Dem bereits am Vormodell montierten Hutchinson Touareg ist BH treu geblieben – eine gute Wahl. Am 2023er Gravel X tubeless montiert, rollt der Reifen noch etwas leichter; das zu den Flanken hin tiefer (und etwas offener) werdende Profil sorgt in rutschigen Kurven für guten Halt, womit sich der Reifen als verlässlicher Allrounder profiliert. Der Vision-Radsatz ist nicht eben leicht, aber solide und mit 23 mm Maulweite für unterschiedlichste Reifenbreiten geeignet.
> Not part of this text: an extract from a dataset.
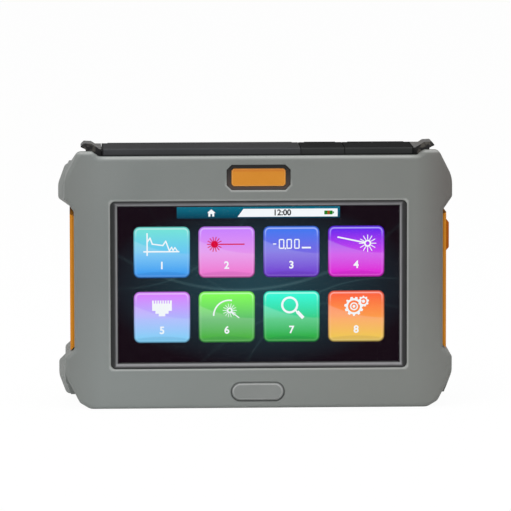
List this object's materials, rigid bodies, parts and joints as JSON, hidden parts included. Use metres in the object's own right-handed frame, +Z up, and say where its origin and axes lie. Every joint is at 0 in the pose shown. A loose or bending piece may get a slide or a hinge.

Mit Shimano GRX Di2 stellt das Testrad fast die Top-Ausführung des BH Gravel X dar. Darüber gibt es noch ein Modell mit Fox-Federgabel, das aus irgendeinem Grund satte 1.900 Euro mehr kostet – ohnehin kann man sich fragen, ob an ein so sportlich ausgerichtetes Gravelbike eine Teleskopgabel passt. Die elektronische Shimano-GRX-Schaltung begeistert immer wieder mit der Form der Hebel, die sich deutlich von den Di2-Griffen fürs Rennrad unterscheiden (und auch stark von den mechanischen GRX). Sie sind schlank und liegen sehr gut in der Hand; die Bremshebel sind leichtgängig und weisen einen klar definierten Druckpunkt auf. Die Schalttasten sind haptisch gut zu unterscheiden und liefern schnelle, präzise Gangwechsel. Zwar ist das Rad mit 1×11-Schaltung aufgebaut, doch da Shimano die Di2-Hebel immer im Doppelpack liefert, könnte man auch Umwerfer und zweites Kettenblatt nachrüsten – oder die Elektronik so konfigurieren, dass auch der linke Hebel schaltet.
In jedem Fall stellt das in vielen Farben (sowie individueller Lackierung) verfügbare BH Gravel X einen deutlichen Fortschritt im Vergleich zu seinem Vorgänger dar. Wer sportlich runter vom Asphalt will, wird mit diesem Rad viel Spaß haben, und auch preislich kann das Bike mit der elektronischen Schaltung überzeugen.